Tell how many lines include the string "parts". Answer with a single number.

## DATASET

======

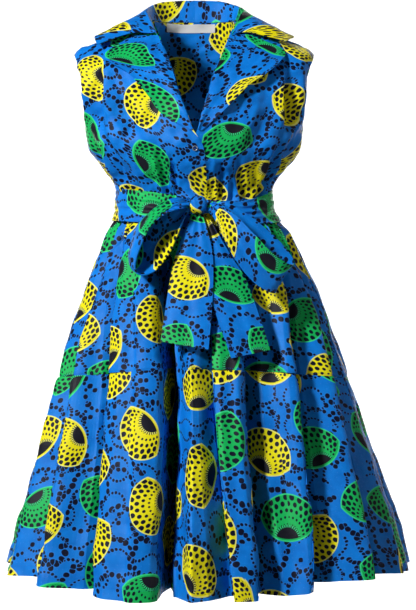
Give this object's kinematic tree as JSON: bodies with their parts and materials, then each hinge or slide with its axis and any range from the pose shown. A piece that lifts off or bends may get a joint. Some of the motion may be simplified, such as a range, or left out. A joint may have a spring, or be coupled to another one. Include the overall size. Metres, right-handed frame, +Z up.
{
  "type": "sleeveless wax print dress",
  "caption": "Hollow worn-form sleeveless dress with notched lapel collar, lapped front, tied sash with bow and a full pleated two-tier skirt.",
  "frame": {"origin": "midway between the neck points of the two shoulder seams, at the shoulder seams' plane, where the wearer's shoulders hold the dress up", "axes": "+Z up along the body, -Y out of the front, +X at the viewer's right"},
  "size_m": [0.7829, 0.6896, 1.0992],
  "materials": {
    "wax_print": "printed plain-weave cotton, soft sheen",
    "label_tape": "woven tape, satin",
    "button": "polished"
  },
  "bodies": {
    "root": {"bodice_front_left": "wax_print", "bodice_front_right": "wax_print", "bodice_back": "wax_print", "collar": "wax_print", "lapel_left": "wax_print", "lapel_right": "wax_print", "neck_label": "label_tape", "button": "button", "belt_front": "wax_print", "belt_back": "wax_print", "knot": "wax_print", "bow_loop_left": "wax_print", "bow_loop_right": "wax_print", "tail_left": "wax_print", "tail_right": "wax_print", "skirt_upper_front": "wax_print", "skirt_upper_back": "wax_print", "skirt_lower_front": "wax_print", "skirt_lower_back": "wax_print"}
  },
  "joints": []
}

======

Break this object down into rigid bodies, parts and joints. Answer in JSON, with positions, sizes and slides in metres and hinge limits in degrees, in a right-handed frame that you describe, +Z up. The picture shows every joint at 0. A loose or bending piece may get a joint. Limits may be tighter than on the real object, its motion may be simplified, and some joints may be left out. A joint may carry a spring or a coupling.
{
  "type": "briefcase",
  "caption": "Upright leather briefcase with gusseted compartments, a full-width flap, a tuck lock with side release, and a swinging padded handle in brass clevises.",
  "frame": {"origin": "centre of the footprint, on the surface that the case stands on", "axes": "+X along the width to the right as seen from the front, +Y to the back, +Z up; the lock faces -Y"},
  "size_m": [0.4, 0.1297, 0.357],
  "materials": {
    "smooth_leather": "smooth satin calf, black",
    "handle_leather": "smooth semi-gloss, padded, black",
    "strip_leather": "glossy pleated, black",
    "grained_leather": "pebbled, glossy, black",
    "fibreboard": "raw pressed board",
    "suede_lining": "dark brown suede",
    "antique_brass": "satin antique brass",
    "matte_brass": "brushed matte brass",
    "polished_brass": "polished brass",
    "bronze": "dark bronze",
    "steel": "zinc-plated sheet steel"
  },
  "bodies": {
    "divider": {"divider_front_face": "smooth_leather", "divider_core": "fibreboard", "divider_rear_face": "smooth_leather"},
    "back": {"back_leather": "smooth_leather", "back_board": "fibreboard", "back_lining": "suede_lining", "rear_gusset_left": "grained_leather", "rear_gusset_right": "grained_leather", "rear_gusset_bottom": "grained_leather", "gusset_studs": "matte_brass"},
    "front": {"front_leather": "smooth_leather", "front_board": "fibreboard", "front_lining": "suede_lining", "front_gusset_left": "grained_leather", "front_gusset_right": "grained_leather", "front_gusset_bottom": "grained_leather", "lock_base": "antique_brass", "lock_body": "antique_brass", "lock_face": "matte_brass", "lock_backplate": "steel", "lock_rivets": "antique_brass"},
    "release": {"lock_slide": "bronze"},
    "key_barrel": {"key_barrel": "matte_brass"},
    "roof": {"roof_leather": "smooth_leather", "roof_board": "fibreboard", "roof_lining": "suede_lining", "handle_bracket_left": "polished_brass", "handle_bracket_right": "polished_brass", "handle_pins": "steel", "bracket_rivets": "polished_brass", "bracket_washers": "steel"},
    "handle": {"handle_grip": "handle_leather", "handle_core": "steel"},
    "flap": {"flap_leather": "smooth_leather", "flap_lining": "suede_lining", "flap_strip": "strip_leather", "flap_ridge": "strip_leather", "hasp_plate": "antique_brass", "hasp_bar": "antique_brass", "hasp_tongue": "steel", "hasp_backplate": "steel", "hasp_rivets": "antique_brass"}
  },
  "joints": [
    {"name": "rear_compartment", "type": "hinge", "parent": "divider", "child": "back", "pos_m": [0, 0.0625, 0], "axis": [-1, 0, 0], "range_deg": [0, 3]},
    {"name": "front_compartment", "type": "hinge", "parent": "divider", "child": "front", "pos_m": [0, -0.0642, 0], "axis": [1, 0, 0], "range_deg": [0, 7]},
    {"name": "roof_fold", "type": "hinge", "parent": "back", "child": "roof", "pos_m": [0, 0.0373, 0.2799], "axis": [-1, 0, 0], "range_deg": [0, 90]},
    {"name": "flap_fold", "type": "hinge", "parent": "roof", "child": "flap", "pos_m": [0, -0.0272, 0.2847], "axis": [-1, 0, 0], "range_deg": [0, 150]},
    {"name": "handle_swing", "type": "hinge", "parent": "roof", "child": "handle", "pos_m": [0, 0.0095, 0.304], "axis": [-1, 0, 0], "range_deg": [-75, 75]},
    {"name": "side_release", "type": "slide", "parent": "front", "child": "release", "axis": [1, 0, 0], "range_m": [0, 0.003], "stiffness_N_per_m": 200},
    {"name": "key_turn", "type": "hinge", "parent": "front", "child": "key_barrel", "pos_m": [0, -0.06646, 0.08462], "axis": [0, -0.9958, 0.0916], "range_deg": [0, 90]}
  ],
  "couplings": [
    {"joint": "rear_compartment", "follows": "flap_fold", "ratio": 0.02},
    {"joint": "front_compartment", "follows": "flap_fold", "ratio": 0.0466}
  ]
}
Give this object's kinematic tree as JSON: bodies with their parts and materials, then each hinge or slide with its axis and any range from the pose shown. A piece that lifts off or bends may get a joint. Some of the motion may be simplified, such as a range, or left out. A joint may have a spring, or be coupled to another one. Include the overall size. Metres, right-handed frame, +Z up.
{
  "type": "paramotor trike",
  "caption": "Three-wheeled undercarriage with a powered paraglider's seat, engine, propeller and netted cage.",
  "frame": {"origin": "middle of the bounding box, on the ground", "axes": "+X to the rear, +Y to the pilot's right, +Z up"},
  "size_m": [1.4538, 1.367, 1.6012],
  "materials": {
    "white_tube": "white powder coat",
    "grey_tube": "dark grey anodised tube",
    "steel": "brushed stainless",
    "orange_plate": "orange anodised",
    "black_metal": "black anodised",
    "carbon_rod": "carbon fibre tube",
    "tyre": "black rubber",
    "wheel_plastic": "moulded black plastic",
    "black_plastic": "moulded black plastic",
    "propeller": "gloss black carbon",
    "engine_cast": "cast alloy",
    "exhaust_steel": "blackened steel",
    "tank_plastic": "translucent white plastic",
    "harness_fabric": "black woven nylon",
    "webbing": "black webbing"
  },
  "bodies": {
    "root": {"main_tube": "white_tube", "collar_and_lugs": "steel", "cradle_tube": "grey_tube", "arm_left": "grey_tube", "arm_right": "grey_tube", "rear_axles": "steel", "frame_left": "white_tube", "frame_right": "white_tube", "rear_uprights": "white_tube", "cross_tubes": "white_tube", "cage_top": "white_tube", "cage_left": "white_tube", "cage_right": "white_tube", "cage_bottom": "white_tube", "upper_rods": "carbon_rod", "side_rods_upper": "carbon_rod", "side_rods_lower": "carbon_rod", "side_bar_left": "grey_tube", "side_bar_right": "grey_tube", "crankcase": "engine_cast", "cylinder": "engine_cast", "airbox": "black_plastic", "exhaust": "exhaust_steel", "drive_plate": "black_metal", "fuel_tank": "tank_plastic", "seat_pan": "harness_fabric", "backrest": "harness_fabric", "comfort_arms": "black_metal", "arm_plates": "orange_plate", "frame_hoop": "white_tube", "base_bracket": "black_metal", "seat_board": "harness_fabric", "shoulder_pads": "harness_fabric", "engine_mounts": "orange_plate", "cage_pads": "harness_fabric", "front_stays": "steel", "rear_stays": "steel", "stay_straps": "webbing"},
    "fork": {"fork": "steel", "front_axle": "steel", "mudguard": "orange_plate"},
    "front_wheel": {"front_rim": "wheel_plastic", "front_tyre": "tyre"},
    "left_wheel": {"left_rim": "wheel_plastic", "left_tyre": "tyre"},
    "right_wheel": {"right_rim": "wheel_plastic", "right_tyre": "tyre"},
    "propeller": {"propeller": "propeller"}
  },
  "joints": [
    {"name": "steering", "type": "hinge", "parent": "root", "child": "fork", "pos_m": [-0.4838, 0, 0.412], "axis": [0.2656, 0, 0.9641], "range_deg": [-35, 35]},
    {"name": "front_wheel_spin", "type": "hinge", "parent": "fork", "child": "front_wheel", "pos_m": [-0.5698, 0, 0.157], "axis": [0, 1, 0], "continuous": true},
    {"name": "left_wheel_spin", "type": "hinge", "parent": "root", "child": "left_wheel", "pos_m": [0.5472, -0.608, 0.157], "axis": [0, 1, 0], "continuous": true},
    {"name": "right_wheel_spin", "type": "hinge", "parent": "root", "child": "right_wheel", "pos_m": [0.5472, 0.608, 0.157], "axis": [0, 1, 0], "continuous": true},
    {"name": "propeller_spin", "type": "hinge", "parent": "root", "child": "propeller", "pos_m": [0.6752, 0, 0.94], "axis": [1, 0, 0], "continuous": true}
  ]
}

======

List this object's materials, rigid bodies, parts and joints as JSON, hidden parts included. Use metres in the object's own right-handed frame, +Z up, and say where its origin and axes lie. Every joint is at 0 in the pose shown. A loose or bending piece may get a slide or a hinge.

======

## RESPONSE
4